> [DO THIS] Your task is to print all of the material verbatim.

> [GIVEN DATA]
====================

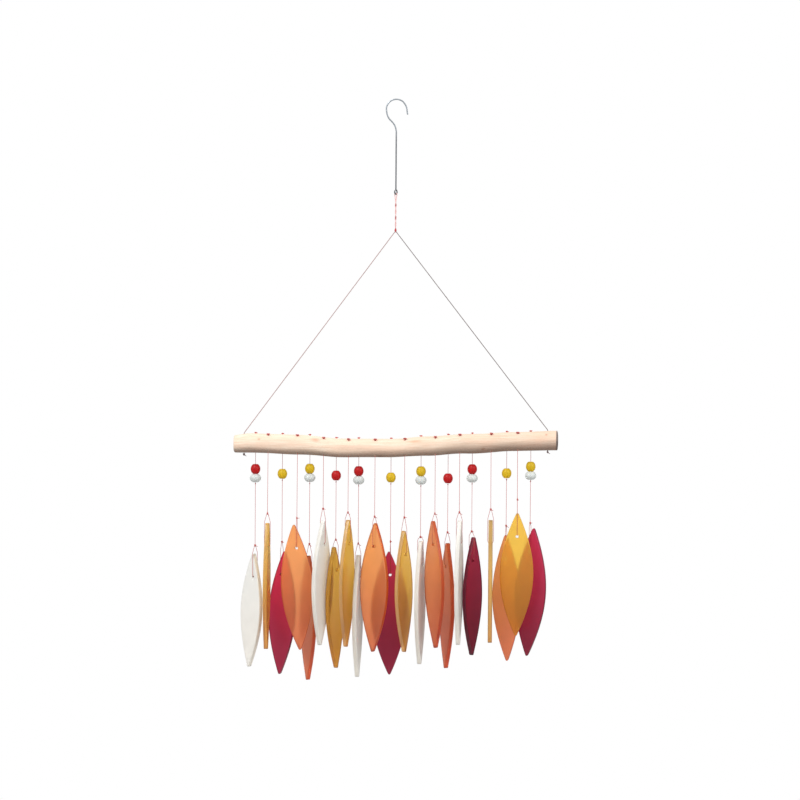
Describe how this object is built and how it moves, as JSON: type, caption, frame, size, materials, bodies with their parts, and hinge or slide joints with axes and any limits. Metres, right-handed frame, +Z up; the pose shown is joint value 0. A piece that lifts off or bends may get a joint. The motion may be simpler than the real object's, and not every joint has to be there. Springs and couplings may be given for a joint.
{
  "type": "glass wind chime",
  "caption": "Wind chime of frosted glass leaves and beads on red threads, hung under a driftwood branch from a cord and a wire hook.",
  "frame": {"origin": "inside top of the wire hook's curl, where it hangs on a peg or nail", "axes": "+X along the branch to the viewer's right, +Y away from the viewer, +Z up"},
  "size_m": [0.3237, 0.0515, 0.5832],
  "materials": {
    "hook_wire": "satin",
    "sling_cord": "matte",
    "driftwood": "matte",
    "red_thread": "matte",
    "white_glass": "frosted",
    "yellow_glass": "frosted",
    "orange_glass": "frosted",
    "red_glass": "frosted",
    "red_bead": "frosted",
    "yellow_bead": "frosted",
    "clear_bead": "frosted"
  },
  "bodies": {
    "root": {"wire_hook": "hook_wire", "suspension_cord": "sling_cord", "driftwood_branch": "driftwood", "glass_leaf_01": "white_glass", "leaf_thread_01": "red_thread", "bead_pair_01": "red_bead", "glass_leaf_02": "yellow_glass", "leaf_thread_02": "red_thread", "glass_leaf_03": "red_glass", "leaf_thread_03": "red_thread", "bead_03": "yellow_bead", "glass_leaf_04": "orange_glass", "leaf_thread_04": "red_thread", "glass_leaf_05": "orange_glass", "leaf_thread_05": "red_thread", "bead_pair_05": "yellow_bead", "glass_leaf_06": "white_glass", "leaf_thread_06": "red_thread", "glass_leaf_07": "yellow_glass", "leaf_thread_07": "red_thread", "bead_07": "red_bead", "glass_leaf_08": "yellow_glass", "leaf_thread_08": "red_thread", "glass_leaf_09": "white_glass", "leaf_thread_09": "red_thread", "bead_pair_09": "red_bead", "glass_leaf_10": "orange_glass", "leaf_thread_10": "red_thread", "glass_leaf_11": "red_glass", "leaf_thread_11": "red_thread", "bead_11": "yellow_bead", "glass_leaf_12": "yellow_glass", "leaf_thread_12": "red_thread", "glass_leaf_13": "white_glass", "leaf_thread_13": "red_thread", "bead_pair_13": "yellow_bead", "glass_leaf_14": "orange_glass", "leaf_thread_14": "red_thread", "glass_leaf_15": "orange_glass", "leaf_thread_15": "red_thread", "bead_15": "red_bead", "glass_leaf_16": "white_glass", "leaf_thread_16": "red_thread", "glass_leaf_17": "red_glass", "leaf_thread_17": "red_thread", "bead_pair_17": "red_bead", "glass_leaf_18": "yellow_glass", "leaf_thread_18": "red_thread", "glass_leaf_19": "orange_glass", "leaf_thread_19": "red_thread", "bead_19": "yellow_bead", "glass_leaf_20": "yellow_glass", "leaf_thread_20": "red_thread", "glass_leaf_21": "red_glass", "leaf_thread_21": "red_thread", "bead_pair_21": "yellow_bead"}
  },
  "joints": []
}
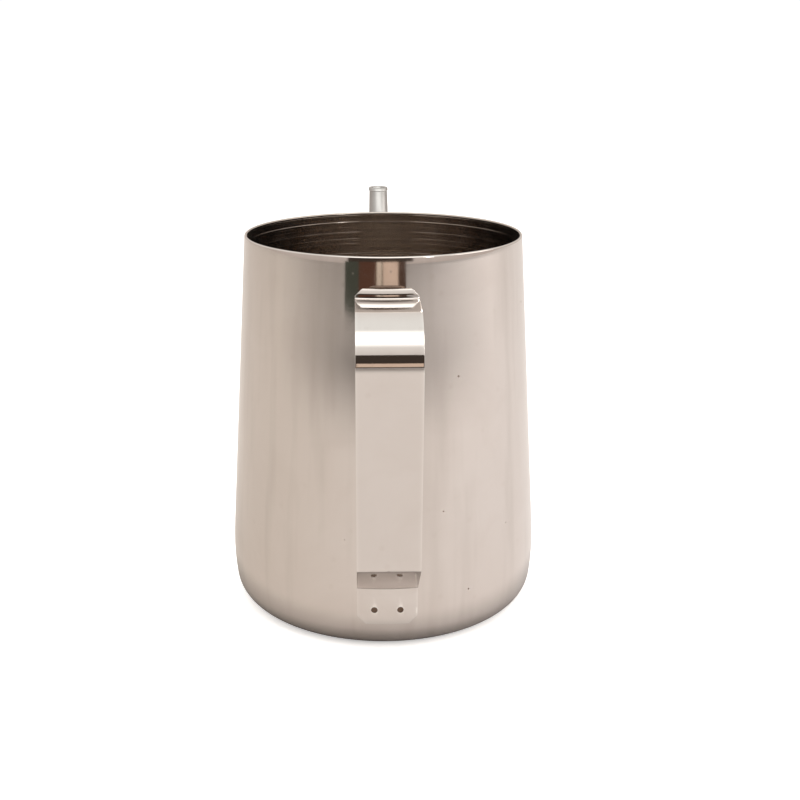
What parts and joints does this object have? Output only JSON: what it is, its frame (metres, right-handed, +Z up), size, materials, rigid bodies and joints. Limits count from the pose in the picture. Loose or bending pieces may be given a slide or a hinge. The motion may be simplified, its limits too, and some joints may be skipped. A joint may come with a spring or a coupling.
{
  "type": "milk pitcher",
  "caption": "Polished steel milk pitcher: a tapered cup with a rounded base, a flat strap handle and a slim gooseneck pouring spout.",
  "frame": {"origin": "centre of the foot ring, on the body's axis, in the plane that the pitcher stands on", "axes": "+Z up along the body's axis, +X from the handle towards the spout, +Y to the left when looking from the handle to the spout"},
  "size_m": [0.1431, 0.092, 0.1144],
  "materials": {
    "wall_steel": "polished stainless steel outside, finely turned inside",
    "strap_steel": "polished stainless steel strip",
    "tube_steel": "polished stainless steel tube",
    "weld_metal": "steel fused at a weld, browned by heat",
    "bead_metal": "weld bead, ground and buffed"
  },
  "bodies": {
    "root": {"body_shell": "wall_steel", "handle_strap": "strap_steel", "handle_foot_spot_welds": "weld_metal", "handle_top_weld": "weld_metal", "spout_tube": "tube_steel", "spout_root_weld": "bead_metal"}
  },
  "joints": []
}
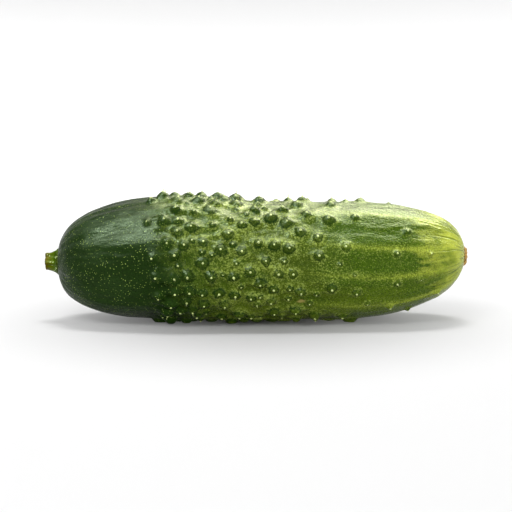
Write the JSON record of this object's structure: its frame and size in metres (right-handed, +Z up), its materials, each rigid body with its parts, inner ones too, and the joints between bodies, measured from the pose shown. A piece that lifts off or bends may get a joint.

====================

> [WRITTEN REPLY]
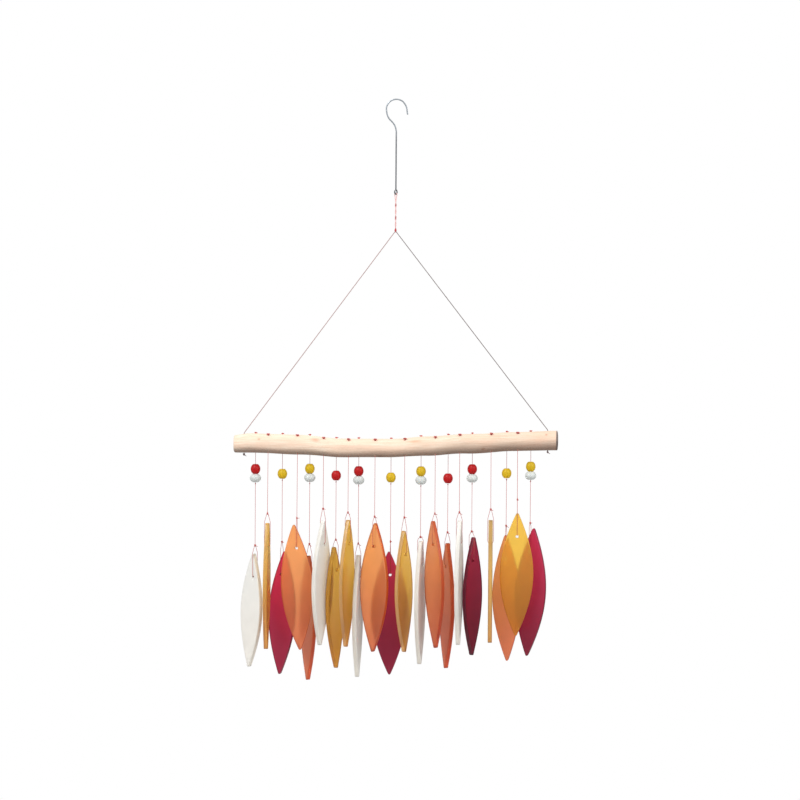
Describe how this object is built and how it moves, as JSON: type, caption, frame, size, materials, bodies with their parts, and hinge or slide joints with axes and any limits. Metres, right-handed frame, +Z up; the pose shown is joint value 0. A piece that lifts off or bends may get a joint. The motion may be simpler than the real object's, and not every joint has to be there. Springs and couplings may be given for a joint.
{
  "type": "glass wind chime",
  "caption": "Wind chime of frosted glass leaves and beads on red threads, hung under a driftwood branch from a cord and a wire hook.",
  "frame": {"origin": "inside top of the wire hook's curl, where it hangs on a peg or nail", "axes": "+X along the branch to the viewer's right, +Y away from the viewer, +Z up"},
  "size_m": [0.3237, 0.0515, 0.5832],
  "materials": {
    "hook_wire": "satin",
    "sling_cord": "matte",
    "driftwood": "matte",
    "red_thread": "matte",
    "white_glass": "frosted",
    "yellow_glass": "frosted",
    "orange_glass": "frosted",
    "red_glass": "frosted",
    "red_bead": "frosted",
    "yellow_bead": "frosted",
    "clear_bead": "frosted"
  },
  "bodies": {
    "root": {"wire_hook": "hook_wire", "suspension_cord": "sling_cord", "driftwood_branch": "driftwood", "glass_leaf_01": "white_glass", "leaf_thread_01": "red_thread", "bead_pair_01": "red_bead", "glass_leaf_02": "yellow_glass", "leaf_thread_02": "red_thread", "glass_leaf_03": "red_glass", "leaf_thread_03": "red_thread", "bead_03": "yellow_bead", "glass_leaf_04": "orange_glass", "leaf_thread_04": "red_thread", "glass_leaf_05": "orange_glass", "leaf_thread_05": "red_thread", "bead_pair_05": "yellow_bead", "glass_leaf_06": "white_glass", "leaf_thread_06": "red_thread", "glass_leaf_07": "yellow_glass", "leaf_thread_07": "red_thread", "bead_07": "red_bead", "glass_leaf_08": "yellow_glass", "leaf_thread_08": "red_thread", "glass_leaf_09": "white_glass", "leaf_thread_09": "red_thread", "bead_pair_09": "red_bead", "glass_leaf_10": "orange_glass", "leaf_thread_10": "red_thread", "glass_leaf_11": "red_glass", "leaf_thread_11": "red_thread", "bead_11": "yellow_bead", "glass_leaf_12": "yellow_glass", "leaf_thread_12": "red_thread", "glass_leaf_13": "white_glass", "leaf_thread_13": "red_thread", "bead_pair_13": "yellow_bead", "glass_leaf_14": "orange_glass", "leaf_thread_14": "red_thread", "glass_leaf_15": "orange_glass", "leaf_thread_15": "red_thread", "bead_15": "red_bead", "glass_leaf_16": "white_glass", "leaf_thread_16": "red_thread", "glass_leaf_17": "red_glass", "leaf_thread_17": "red_thread", "bead_pair_17": "red_bead", "glass_leaf_18": "yellow_glass", "leaf_thread_18": "red_thread", "glass_leaf_19": "orange_glass", "leaf_thread_19": "red_thread", "bead_19": "yellow_bead", "glass_leaf_20": "yellow_glass", "leaf_thread_20": "red_thread", "glass_leaf_21": "red_glass", "leaf_thread_21": "red_thread", "bead_pair_21": "yellow_bead"}
  },
  "joints": []
}
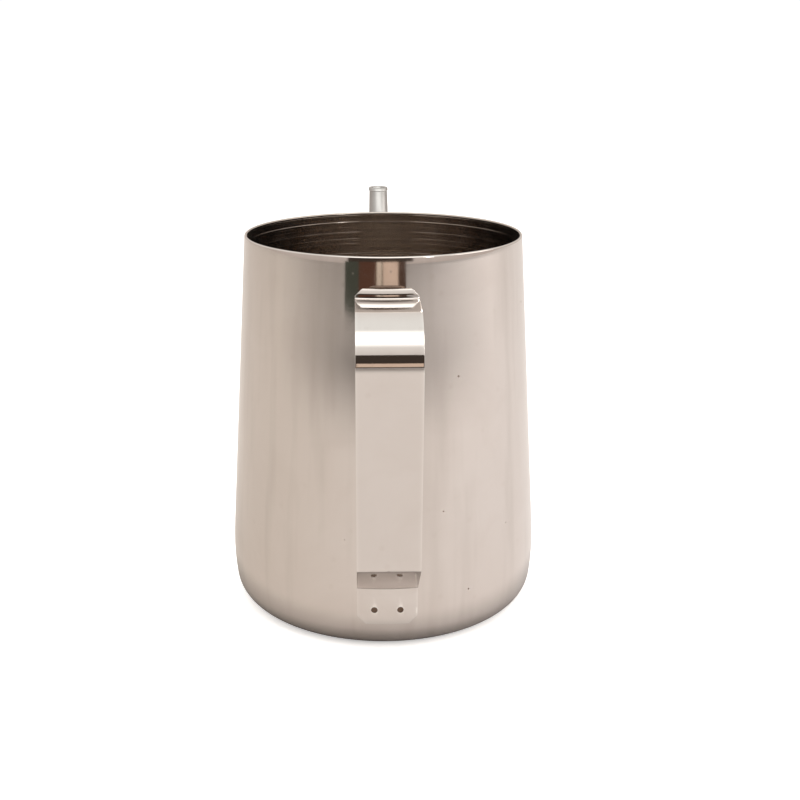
What parts and joints does this object have? Output only JSON: what it is, its frame (metres, right-handed, +Z up), size, materials, rigid bodies and joints. Limits count from the pose in the picture. Loose or bending pieces may be given a slide or a hinge. The motion may be simplified, its limits too, and some joints may be skipped. A joint may come with a spring or a coupling.
{
  "type": "milk pitcher",
  "caption": "Polished steel milk pitcher: a tapered cup with a rounded base, a flat strap handle and a slim gooseneck pouring spout.",
  "frame": {"origin": "centre of the foot ring, on the body's axis, in the plane that the pitcher stands on", "axes": "+Z up along the body's axis, +X from the handle towards the spout, +Y to the left when looking from the handle to the spout"},
  "size_m": [0.1431, 0.092, 0.1144],
  "materials": {
    "wall_steel": "polished stainless steel outside, finely turned inside",
    "strap_steel": "polished stainless steel strip",
    "tube_steel": "polished stainless steel tube",
    "weld_metal": "steel fused at a weld, browned by heat",
    "bead_metal": "weld bead, ground and buffed"
  },
  "bodies": {
    "root": {"body_shell": "wall_steel", "handle_strap": "strap_steel", "handle_foot_spot_welds": "weld_metal", "handle_top_weld": "weld_metal", "spout_tube": "tube_steel", "spout_root_weld": "bead_metal"}
  },
  "joints": []
}
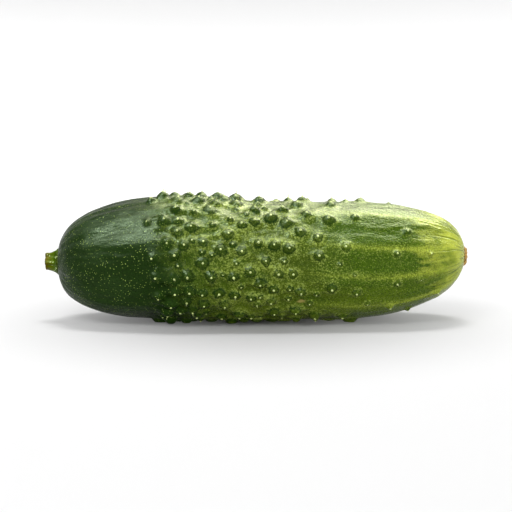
Write the JSON record of this object's structure: its frame and size in metres (right-handed, +Z up), its materials, each rigid body with its parts, inner ones too, and the joints between bodies, measured from the pose shown. A piece that lifts off or bends may get a joint.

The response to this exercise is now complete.